Last year, Markey and Rep. Carolyn Maloney (D-N.Y.) introduced The Handgun Trigger Safety Act, legislation that would support the use of "personalization" (or smart-gun) technology that would make a gun inoperable for anyone except specific people designated as authorized users by the purchaser of the gun.

A recent Johns Hopkins survey found that six in 10 Americans want safer guns.

"This announcement gets us closer as a society to giving consumers the choice for reliable, proven and affordable personalized firearms technology," said Margot Hirsch, president of the Tech Challenge Foundation, an organization that promotes innovation in smart-gun technology for safer communities.

In 2013, the Tech Challenge Foundation, created by a group of Silicon Valley entrepreneurs, sponsored a $1 million competition called the "Smart Tech for Firearms Challenge," which resulted in the funding of 15 smart-gun innovators.

The gun safety report states that the DOD will continue to help manufacturers test smart firearms under real-world conditions at the U.S. Army Aberdeen Test Center in Maryland. Manufacturers would be eligible to win cash prizes through that program as well.

"The federal government stands ready to assist state and local governments as smart-gun technology continues to be developed," Jarrett said. "This effort presents a unique opportunity for law enforcement agencies to improve their own operations and encourage the development of advanced gun safety technology."

Mental health and guns

In January, Obama also called for a new $500 million investment in mental health treatment and underscored the increased mental health coverage that the Affordable Care Act has made possible.

According to the gun safety report, the Social Security Administration (SSA) is now moving forward with one aspect of that effort by publishing a proposed rule to help ensure that appropriate information in its records about people prohibited from buying a guns is reported to the federal government's criminal background check system. The rule would also provide a way for people to seek relief from the federal prohibitions on possessing a firearm for reasons related to mental health.

This is just the first step in the rule-making process. Once the rule publishes in the Federal Register, the public will have 60 days to comment on the proposal to ensure that the SSA can incorporate feedback from a broad range of stakeholders before finalizing the rule.

Next month, the White House will host a 50-state Gun Violence Prevention convention that will bring together state and local elected officials -- including governors, attorneys general, state legislators, and city and county officials -- who have been leaders in the fight to prevent gun-related deaths.

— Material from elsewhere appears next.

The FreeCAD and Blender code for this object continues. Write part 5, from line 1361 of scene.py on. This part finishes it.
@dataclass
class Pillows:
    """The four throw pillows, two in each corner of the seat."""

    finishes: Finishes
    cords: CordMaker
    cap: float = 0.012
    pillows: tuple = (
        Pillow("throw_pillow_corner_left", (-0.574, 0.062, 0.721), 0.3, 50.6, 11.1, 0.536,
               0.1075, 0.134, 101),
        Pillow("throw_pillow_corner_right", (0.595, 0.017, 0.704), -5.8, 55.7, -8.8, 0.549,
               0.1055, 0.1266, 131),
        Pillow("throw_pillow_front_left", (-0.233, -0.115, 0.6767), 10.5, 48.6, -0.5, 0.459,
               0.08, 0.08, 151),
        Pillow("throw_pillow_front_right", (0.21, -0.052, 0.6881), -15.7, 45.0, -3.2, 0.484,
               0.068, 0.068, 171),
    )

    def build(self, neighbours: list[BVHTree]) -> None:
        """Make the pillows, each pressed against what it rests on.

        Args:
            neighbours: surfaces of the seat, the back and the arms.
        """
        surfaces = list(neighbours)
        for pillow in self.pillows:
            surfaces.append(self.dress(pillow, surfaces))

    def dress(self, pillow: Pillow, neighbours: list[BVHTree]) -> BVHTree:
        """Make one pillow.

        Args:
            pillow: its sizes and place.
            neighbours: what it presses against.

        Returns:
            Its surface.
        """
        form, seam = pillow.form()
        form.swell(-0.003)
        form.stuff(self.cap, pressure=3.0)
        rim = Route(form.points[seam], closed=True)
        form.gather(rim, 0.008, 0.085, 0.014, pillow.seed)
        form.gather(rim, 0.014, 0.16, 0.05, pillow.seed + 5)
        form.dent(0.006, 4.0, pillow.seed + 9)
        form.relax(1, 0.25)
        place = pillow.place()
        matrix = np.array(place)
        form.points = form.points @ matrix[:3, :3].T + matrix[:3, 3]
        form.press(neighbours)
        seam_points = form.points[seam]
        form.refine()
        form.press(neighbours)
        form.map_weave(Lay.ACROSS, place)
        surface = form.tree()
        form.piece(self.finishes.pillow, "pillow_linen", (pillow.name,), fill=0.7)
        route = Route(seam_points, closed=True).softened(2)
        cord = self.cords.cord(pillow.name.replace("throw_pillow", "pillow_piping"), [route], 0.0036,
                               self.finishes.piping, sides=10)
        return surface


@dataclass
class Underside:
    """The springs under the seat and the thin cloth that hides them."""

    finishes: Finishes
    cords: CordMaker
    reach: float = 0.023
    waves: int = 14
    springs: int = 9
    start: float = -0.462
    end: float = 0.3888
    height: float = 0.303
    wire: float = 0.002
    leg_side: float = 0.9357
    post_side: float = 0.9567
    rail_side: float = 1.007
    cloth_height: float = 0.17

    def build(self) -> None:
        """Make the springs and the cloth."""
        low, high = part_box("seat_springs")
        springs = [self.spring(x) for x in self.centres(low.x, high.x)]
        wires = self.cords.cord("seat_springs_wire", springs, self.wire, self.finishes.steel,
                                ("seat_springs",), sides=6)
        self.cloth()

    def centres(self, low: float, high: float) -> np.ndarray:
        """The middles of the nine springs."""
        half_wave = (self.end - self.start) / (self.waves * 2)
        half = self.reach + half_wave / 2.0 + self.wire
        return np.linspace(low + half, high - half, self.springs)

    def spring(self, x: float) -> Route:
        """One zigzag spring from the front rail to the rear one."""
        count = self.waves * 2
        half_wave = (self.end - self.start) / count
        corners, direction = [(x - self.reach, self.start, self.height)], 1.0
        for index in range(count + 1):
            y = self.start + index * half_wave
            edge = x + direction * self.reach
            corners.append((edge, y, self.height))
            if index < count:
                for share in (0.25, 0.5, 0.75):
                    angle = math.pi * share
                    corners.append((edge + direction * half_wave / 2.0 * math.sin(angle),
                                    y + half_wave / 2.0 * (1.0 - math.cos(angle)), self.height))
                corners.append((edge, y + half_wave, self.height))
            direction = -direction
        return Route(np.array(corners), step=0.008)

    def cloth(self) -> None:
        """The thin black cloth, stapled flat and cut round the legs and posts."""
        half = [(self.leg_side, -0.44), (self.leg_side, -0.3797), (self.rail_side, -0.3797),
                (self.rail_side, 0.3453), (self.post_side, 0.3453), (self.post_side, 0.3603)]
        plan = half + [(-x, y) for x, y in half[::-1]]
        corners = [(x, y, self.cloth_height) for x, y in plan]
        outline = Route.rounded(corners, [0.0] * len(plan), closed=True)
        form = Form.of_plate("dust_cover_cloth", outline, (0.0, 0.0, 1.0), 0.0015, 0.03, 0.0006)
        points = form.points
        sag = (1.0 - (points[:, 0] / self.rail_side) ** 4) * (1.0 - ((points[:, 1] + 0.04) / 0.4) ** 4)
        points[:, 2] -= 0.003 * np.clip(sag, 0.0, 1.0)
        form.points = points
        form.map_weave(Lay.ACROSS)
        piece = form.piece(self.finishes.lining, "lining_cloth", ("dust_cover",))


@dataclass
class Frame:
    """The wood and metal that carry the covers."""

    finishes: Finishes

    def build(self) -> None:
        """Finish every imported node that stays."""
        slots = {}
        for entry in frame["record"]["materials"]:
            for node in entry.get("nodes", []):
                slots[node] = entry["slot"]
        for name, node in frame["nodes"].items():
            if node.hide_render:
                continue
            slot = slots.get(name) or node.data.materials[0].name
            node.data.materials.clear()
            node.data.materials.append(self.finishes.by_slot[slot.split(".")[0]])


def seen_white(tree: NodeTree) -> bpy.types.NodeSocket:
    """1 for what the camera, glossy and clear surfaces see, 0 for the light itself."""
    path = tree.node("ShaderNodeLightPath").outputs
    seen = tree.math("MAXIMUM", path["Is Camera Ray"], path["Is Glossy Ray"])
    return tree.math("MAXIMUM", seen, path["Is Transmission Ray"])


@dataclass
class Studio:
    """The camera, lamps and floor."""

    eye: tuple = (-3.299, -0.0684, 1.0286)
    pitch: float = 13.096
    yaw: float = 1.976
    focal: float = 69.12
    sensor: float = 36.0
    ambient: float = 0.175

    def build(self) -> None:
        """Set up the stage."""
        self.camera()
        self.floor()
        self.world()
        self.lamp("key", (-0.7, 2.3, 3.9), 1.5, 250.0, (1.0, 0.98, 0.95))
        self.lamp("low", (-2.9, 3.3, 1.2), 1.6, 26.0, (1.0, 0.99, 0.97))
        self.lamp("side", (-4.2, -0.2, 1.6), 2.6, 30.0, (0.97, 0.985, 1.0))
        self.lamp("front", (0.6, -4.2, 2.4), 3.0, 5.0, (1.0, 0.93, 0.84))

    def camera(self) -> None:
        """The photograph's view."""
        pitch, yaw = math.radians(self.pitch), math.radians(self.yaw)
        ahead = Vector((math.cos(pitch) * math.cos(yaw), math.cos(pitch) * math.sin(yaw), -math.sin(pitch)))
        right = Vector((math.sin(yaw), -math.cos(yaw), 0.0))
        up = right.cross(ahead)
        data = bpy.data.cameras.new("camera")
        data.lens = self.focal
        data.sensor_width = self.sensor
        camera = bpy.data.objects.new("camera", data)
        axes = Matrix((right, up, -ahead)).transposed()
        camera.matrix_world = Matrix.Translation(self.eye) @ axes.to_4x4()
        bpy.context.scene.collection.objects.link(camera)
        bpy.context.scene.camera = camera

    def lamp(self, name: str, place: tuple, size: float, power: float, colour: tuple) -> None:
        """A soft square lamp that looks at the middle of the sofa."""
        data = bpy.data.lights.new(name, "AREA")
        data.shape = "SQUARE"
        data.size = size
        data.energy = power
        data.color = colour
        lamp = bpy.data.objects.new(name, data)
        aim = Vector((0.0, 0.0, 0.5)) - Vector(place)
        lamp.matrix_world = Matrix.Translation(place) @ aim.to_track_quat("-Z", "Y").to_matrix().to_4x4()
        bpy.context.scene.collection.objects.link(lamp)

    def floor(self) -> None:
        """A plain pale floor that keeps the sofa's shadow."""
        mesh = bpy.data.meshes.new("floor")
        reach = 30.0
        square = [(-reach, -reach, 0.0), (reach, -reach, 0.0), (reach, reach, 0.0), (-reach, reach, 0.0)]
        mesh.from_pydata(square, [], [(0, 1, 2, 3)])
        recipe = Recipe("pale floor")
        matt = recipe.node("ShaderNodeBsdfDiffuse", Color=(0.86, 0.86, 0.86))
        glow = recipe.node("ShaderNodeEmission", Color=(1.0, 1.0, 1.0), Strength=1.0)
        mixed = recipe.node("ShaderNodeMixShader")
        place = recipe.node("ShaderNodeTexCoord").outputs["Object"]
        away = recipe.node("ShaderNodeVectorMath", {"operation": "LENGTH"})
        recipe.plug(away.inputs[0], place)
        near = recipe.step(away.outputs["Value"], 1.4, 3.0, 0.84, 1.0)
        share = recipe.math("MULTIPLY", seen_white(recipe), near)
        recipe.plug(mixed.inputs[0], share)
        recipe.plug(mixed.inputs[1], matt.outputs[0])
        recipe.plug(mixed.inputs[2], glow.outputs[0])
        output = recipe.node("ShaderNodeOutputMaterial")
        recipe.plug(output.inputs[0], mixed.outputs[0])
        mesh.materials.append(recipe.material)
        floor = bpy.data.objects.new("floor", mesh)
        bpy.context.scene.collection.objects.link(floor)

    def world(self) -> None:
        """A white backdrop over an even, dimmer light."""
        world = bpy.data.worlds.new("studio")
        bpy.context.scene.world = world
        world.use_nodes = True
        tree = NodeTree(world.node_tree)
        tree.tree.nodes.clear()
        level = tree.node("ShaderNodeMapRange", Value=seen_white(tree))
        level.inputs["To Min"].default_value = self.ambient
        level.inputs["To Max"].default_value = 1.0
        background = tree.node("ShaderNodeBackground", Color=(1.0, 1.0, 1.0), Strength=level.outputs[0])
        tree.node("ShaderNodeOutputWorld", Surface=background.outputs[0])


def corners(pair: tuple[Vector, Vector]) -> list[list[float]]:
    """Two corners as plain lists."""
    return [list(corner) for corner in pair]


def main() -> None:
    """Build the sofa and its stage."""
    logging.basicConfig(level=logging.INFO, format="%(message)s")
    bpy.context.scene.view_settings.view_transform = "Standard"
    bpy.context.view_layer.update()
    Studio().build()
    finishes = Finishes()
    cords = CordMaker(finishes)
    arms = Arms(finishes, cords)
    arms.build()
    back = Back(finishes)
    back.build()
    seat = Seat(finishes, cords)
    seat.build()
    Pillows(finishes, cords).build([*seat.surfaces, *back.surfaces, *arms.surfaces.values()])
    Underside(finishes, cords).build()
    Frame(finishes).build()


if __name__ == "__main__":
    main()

The agenda will focus on state and local efforts to prevent gun violence through legislative and executive actions, including those focused on reducing gun violence in domestic abuse incidents and furthering research and development of smart-gun technologies.

Convention participants will also have an opportunity to discuss ways states can improve their reporting to the background check system, particularly in light of new data recently released by the DOJ about the number of records each state has submitted to a key national database.

"The actions the administration takes will help make our communities safer and keep more guns out of the hands of folks who shouldn't have them," Jarrett said. "That is just common sense."